Recorded data:
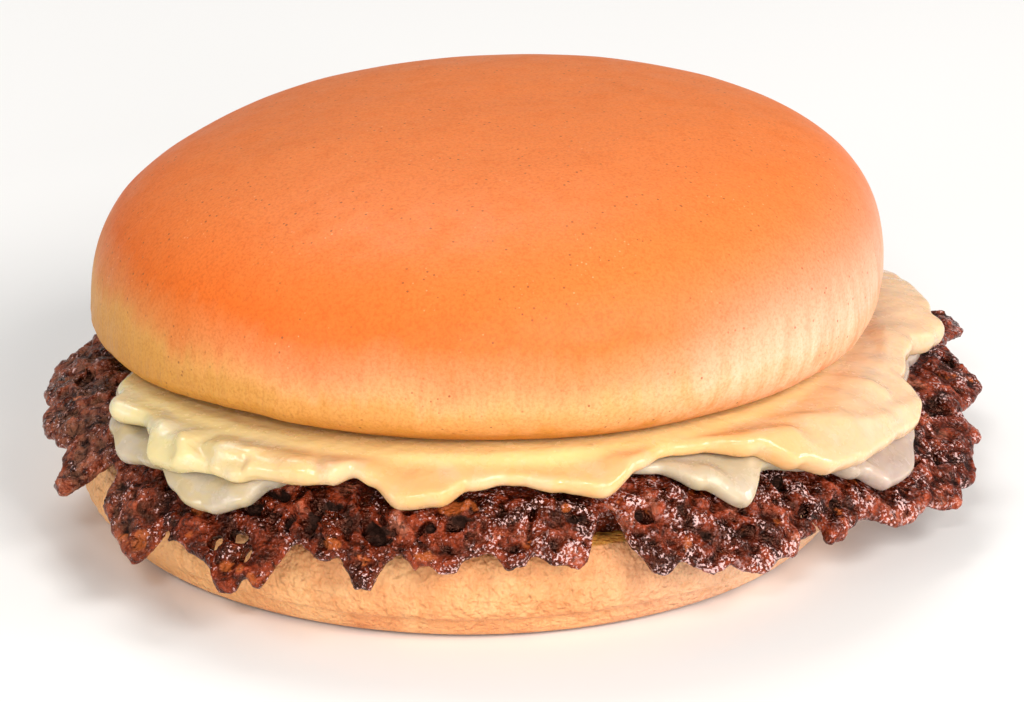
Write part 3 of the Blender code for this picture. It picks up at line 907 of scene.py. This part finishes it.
def cragLift(angle, along):
    bare = smoothStep((along - coveredTo(angle) - patty["cragStart"]) / patty["cragRamp"])
    point = onDrape(angle, along, 0)
    crag = patty["cragDepth"] * (lumps(point, patty["cragSize"]) - 0.45 + 0.16 * noise.noise(point / 0.0022))
    crag += 0.0005 * (lumps(point, 0.0017) - 0.5)
    crag -= patty["crackDepth"] * smoothStep(1 - abs(noise.noise(point / 0.0062 + Vector((1, 8, 3)))) / 0.09)
    return bare, crag


def pattyBase():
    core, rows = patty["core"], spaced(0, 1, patty["rows"])
    profile = [(0, 1), (0.15, 1), (0.30, 1), (0.40, 1), (0.435, 1), (0.47, 1)]
    profile += [(core + (1 - core) * row, 1) for row in rows[:-1]]
    profile += [(1, 0.5), (1, 0), (1, -0.5)]
    profile += [(core + (1 - core) * row, -1) for row in reversed(rows[:-1:2])]
    profile += [(0.40, -1), (0.2, -1), (0, -1)]

    def place(share, angle, side):
        out = max(0.0, share - core) / (1 - core)
        along = out * skirtLength(angle)
        if share <= core:
            along = drape["shoulder"] * (share / core - 1)
        bare, crag = cragLift(angle, along)
        if side > 0.8:
            crag += weltHeight(angle, along)
        thickness = patty["rootThickness"] + (patty["edgeThickness"] - patty["rootThickness"]) * out
        if side > 0.8:
            lift = max(bare * crag - (1 - bare) * patty["cheeseSink"], -0.35 * thickness)
        elif side > -0.8:
            lift = -thickness * (0.62 - 0.5 * side)
            along += 0.0004 if side == 0 else 0.0002
        else:
            lift = -thickness - 0.25 * bare * max(0, crag)
        point = onDrape(angle, along, lift)
        if side < -0.8 and out <= 0.12:
            point.z = heelTopAt(point.y) + stack["gap"]
        if math.hypot(point.x, point.y) < stack["bunRadius"] + patty["heelClearance"]:
            least = heelTopAt(point.y) + stack["gap"] + (patty["leastThickness"] if side > 0.8 else 0)
            point.z = max(point.z, least)
        return point

    return spunMesh(profile, patty["steps"], place)


def nearHole(angle, along, margin):
    for centre, out, halfLength, halfWidth in patty["holes"]:
        across = math.radians((angle - centre + 180) % 360 - 180) * (drape["shoulder"] + 0.010)
        if math.hypot(across / (halfLength + margin), (along - out) / (halfWidth + margin)) < 1:
            return True
    return False


def lumpInto(bm, place, frameOfLump, size):
    made = bmesh.ops.create_icosphere(bm, subdivisions=1, radius=1, matrix=Matrix.Identity(4))
    seed = Vector((random.uniform(0, 50), random.uniform(0, 50), random.uniform(0, 50)))
    for vert in made["verts"]:
        swell = 1 + 0.35 * noise.noise(vert.co * 1.6 + seed)
        local = Vector((vert.co.x * size[0], vert.co.y * size[1], vert.co.z * size[2])) * swell
        vert.co = place + frameOfLump @ local


def surfaceFrame(angle, along):
    # columns: round the burger, down the skirt, out of the face
    a = math.radians(angle)
    out = (onDrape(angle, along, 0.001) - onDrape(angle, along, 0)).normalized()
    around = Vector((-math.sin(a), math.cos(a), 0))
    down = out.cross(around).normalized()
    return Matrix((around, down, out)).transposed()


def clearOfHeel(point, radius):
    if math.hypot(point.x, point.y) < stack["bunRadius"] + patty["heelClearance"] + radius:
        point.z = max(point.z, heelTopAt(point.y) + stack["gap"] + radius)
    return point


def strandMesh(count, kind):
    # a small batch at a time, because each operator call walks the whole bmesh
    batch = bmesh.new()
    made = 0
    while made < count:
        angle = random.uniform(0, 360)
        covered, length = coveredTo(angle), skirtLength(angle)
        first = max(covered + 0.0016, -0.001)
        if length - first < 0.0012:
            made += 0.2
            continue
        made += 1
        basis = Matrix.Identity(3)
        if kind == "strand":
            along = first + (length - first) * random.random()
            if nearHole(angle, along, 0.0016):
                continue
            thick = random.choice((0.0005, 0.0006, 0.0008, 0.0011, 0.0014)) * random.uniform(0.85, 1.15)
            stretch = min(0.0036, thick * random.choice((1.1, 1.6, 2.6, 4.0)))
            room = min(skirtLength(round(angle + turn, 1)) for turn in (-1.6, -0.8, 0, 0.8, 1.6)) - along
            if room < -0.0002:
                continue
            thick = min(thick, 0.0004 + 0.6 * max(0, room))
            stretch = min(stretch, max(thick, room))
            bare, crag = cragLift(angle, along)
            lift = bare * crag + weltHeight(angle, along) - 0.35 * thick
            place = clearOfHeel(onDrape(angle, along, lift), thick)
            heading = 1.3 + 2.4 * noise.noise(place / 0.010) + random.gauss(0, 0.35)
            spin = Matrix.Rotation(heading, 3, "Z") @ Matrix.Rotation(random.gauss(0, 0.25), 3, "Y")
            lumpInto(batch, place, surfaceFrame(angle, along) @ spin, (stretch, thick, thick * 0.9))
        else:
            heading = random.gauss(1.57, 0.8)
            along = length - 0.0010
            basis = surfaceFrame(angle, along)
            place = onDrape(angle, along, -0.0009)
            step = random.uniform(0.0007, 0.0011)
            for _ in range(random.choice((1, 2, 2, 3))):
                heading += random.gauss(0, 0.35)
                ahead = Vector((math.cos(heading), math.sin(heading), random.gauss(0, 0.2)))
                place = place + basis @ ahead * step
                thick = random.uniform(0.00042, 0.00070)
                lumpInto(batch, clearOfHeel(place.copy(), thick), basis, (thick * 1.3, thick * 1.3, thick))
    mesh = bpy.data.meshes.new("batch")
    batch.to_mesh(mesh)
    batch.free()
    return mesh


def holeCutters():
    bm = bmesh.new()
    for angle, along, halfLength, halfWidth in patty["holes"]:
        made = bmesh.ops.create_icosphere(bm, subdivisions=3, radius=1, matrix=Matrix.Identity(4))
        basis, middle = surfaceFrame(angle, along), onDrape(angle, along, -0.001)
        for vert in made["verts"]:
            swell = 1 + 0.35 * noise.noise(vert.co * 1.5 + Vector((angle, 0, 0)))
            size = Vector((vert.co.x * halfLength * swell, vert.co.y * halfWidth * swell, vert.co.z * 0.006))
            vert.co = middle + basis @ size
    mesh = bpy.data.meshes.new("holeCutters")
    bm.to_mesh(mesh)
    bm.free()
    cutters = bpy.data.objects.new("holeCutters", mesh)
    scene.collection.objects.link(cutters)
    return cutters


def evaluatedMesh(piece):
    graph = bpy.context.evaluated_depsgraph_get()
    return bpy.data.meshes.new_from_object(piece.evaluated_get(graph))


def baked(piece):
    old = piece.data
    piece.data = evaluatedMesh(piece)
    piece.modifiers.clear()
    bpy.data.meshes.remove(old)


def pointsOf(mesh, source="vertices", what="co"):
    flat = np.empty(len(mesh.vertices) * 3, np.float32)
    getattr(mesh, source).foreach_get(what, flat)
    return flat.reshape(-1, 3)


def roughenPatty(mesh):
    # mince grain and pits where the meat is bare; the covered middle stays smooth
    points, normals = pointsOf(mesh), pointsOf(mesh, "vertex_normals", "vector")
    pits = np.zeros(len(points))
    for pit in patty["pits"]:
        pits = np.maximum(pits, pit[4] * spotShare(points, [pit]) ** 1.5)
    pits[normals[:, 2] < -0.2] = 0
    radii = np.hypot(points[:, 0], points[:, 1])
    for i in np.flatnonzero(radii > 0.0475):
        point = Vector(map(float, points[i]))
        shift = 0.00022 * noise.noise(point / 0.0021)
        shift -= 0.00016 * abs(noise.noise(point / 0.0010 + Vector((3, 1, 4))))
        shift += 0.00009 * noise.noise(point / 0.00055 + Vector((1, 5, 9)))
        points[i] += normals[i] * ((shift - pits[i]) * smoothStep((radii[i] - 0.0475) / 0.003))
    mesh.vertices.foreach_set("co", points.reshape(-1))
    mesh.update()


def addShare(mesh, name, values):
    attribute = mesh.attributes.new(name, "FLOAT", "POINT")
    attribute.data.foreach_set("value", np.clip(values, 0, 1).astype(np.float32))


def reliefAttribute(mesh, rounds, reach):
    # how far each point stands out of the smoothed surface: below 0.5 in a hollow, above it on a crest
    count = len(mesh.vertices)
    points = pointsOf(mesh).astype(np.float64)
    ends = np.empty(len(mesh.edges) * 2, np.int32)
    mesh.edges.foreach_get("vertices", ends)
    first, second = ends.reshape(-1, 2).T
    degree = np.bincount(first, minlength=count) + np.bincount(second, minlength=count)
    smooth = points.copy()
    for _ in range(rounds):
        total = np.zeros_like(smooth)
        for axis in range(3):
            total[:, axis] = np.bincount(first, smooth[second, axis], count)
            total[:, axis] += np.bincount(second, smooth[first, axis], count)
        smooth = total / np.maximum(degree, 1)[:, None]
    height = ((points - smooth) * pointsOf(mesh, "vertex_normals", "vector")).sum(1)
    addShare(mesh, "standOut", 0.5 + 0.5 * height / reach)


def attributeOf(tree, name):
    node = tree.nodes.new("ShaderNodeAttribute")
    node.attribute_name = name
    return node.outputs["Fac"]


def pattyMaterial():
    material, tree, shader, coords = newMaterial(
        "searedBeef", Roughness=0.25, IOR=1.5, Specular_IOR_Level=0.42, Specular_Tint=(1.0, 0.42, 0.28, 1.0)
    )
    standOut = attributeOf(tree, "standOut")
    patches = grain(tree, coords, 0.0052, 4, 0.66, 0.4)
    fibres = grain(tree, coords, 0.0013, 4, 0.62, 0.6)
    colour = ramp(tree, patches, patty["colours"])
    tones = [(0.34, (0.14, 0.11, 0.10)), (0.49, (0.82, 0.80, 0.80)), (0.64, (1.25, 1.28, 1.32))]
    colour = tinted(tree, colour, ramp(tree, fibres, tones))
    # painted shade: darker down in the hollows, a little lighter on the crests
    paintedHollowShade = [(0.14, (0.12, 0.08, 0.07)), (0.42, (0.72, 0.68, 0.67)), (0.62, (1.10, 1.12, 1.14))]
    colour = tinted(tree, colour, ramp(tree, standOut, paintedHollowShade))
    # translucent orange places, by noise and by name
    spread = grain(tree, coords, 0.0012, 3, 0.6)
    browned = calc(tree, "MULTIPLY_ADD", spread, 0.9, attributeOf(tree, "browned"))
    browned = between(tree, browned, 0.90, 1.25, 0, 0.65)
    fat = between(tree, grain(tree, coords, 0.0040, 3, 0.6), 0.63, 0.70)
    fat = times(tree, fat, between(tree, fibres, 0.44, 0.58, 0, 0.7))
    colour = mixed(tree, calc(tree, "MAXIMUM", fat, browned), colour, patty["fatColour"])
    # painted sheen: paler, browner streaks along the fibres at the far left
    far = between(tree, axisOf(tree, coords, "X"), -0.038, -0.052)
    far = times(tree, far, between(tree, fibres, 0.40, 0.60))
    colour = mixed(tree, times(tree, far, 0.5), colour, patty["farSheenColour"])
    # painted glints: pale specks on the wet grains, closest together on the right
    wet = calc(tree, "MULTIPLY_ADD", attributeOf(tree, "wet"), 0.16, grain(tree, coords, 0.0032, 3, 0.6))
    side = between(tree, axisOf(tree, coords, "X"), -0.020, 0.020, 0.0, 0.060)
    paintedGlint = calc(tree, "ADD", grain(tree, coords, 0.00038, 2, 0.55), side)
    paintedGlint = calc(tree, "MULTIPLY_ADD", attributeOf(tree, "wet"), 0.050, paintedGlint)
    paintedGlint = between(tree, paintedGlint, 0.600, 0.666)
    paintedGlint = times(tree, paintedGlint, between(tree, wet, 0.44, 0.60, 0.10, 0.80))
    paintedGlint = times(tree, paintedGlint, between(tree, standOut, 0.36, 0.56))
    colour = mixed(tree, paintedGlint, colour, patty["glintColour"])
    # painted shade: near black down in the deep pits, rougher there too
    pitShade = between(tree, calc(tree, "MULTIPLY_ADD", fibres, 0.8, attributeOf(tree, "pit")), 0.85, 1.15)
    colour = mixed(tree, pitShade, colour, patty["pitShadeColour"])
    tree.links.new(colour, shader.inputs["Base Color"])
    rough = between(tree, wet, 0.40, 0.60, 0.34, 0.14)
    put(tree, shader.inputs["Roughness"], calc(tree, "MULTIPLY_ADD", pitShade, 0.45, rough))
    relief(tree, shader, [
        (grain(tree, coords, 0.0011, 2, 0.5, 0.3), 0.0011, 0.85),
        (grain(tree, coords, 0.00050, 1, 0.5), 0.00036, 0.9),
    ])
    return material


def makePatty():
    bm = pattyBase()
    mesh = bpy.data.meshes.new("pattyCrust")
    bm.to_mesh(mesh)
    bm.free()
    piece = bpy.data.objects.new("pattyCrust", mesh)
    scene.collection.objects.link(piece)
    cutters = holeCutters()
    cut = piece.modifiers.new("Lace", "BOOLEAN")
    cut.object = cutters
    cut.solver = "EXACT"
    baked(piece)
    bpy.data.objects.remove(cutters)

    together = bmesh.new()
    together.from_mesh(piece.data)
    for kind, total in (("strand", patty["strands"]), ("twig", patty["twigs"])):
        for _ in range(math.ceil(total / 75)):
            batch = strandMesh(75, kind)
            together.from_mesh(batch)
            bpy.data.meshes.remove(batch)
    together.to_mesh(piece.data)
    together.free()

    skin = piece.modifiers.new("OneSkin", "REMESH")
    skin.mode = "VOXEL"
    skin.voxel_size = patty["voxel"]
    baked(piece)
    print("patty skin", len(piece.data.polygons), "faces")
    roughenPatty(piece.data)
    thin = piece.modifiers.new("Thin", "DECIMATE")
    thin.ratio = min(1.0, patty["mostTriangles"] / (2 * len(piece.data.polygons)))
    baked(piece)
    reliefAttribute(piece.data, 14, 0.00035)
    for share, spots in (("pit", "pits"), ("browned", "browned"), ("wet", "wet")):
        addShare(piece.data, share, spotShare(pointsOf(piece.data), patty[spots]))
    piece.data.materials.clear()
    piece.data.materials.append(pattyMaterial())
    piece.data.shade_smooth()
    finishPiece(piece, "patty")


# put together

setUpStudio()
makeFloor()
print("studio ready")
makeHeel()
makePatty()
makeCheese()
makeCrown(stack["pattyTop"] + 3 * stack["gap"] + lowerCheese["thickness"] + upperCheese["thickness"])
print("burger built")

Short task: Verbatim output is expected for the lines from the start of the data to the line in which "profile += [(0.40, -1), (0.2, -1), (0, -1)]" appears, both included.

Full solution:
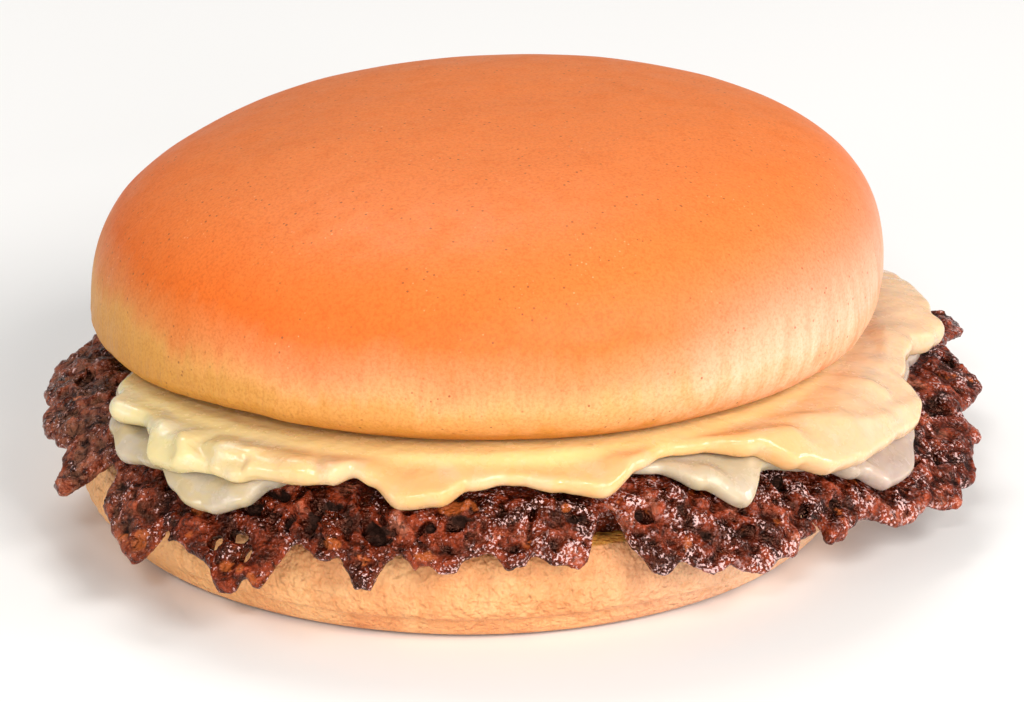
Write part 3 of the Blender code for this picture. It picks up at line 907 of scene.py. This part finishes it.
def cragLift(angle, along):
    bare = smoothStep((along - coveredTo(angle) - patty["cragStart"]) / patty["cragRamp"])
    point = onDrape(angle, along, 0)
    crag = patty["cragDepth"] * (lumps(point, patty["cragSize"]) - 0.45 + 0.16 * noise.noise(point / 0.0022))
    crag += 0.0005 * (lumps(point, 0.0017) - 0.5)
    crag -= patty["crackDepth"] * smoothStep(1 - abs(noise.noise(point / 0.0062 + Vector((1, 8, 3)))) / 0.09)
    return bare, crag


def pattyBase():
    core, rows = patty["core"], spaced(0, 1, patty["rows"])
    profile = [(0, 1), (0.15, 1), (0.30, 1), (0.40, 1), (0.435, 1), (0.47, 1)]
    profile += [(core + (1 - core) * row, 1) for row in rows[:-1]]
    profile += [(1, 0.5), (1, 0), (1, -0.5)]
    profile += [(core + (1 - core) * row, -1) for row in reversed(rows[:-1:2])]
    profile += [(0.40, -1), (0.2, -1), (0, -1)]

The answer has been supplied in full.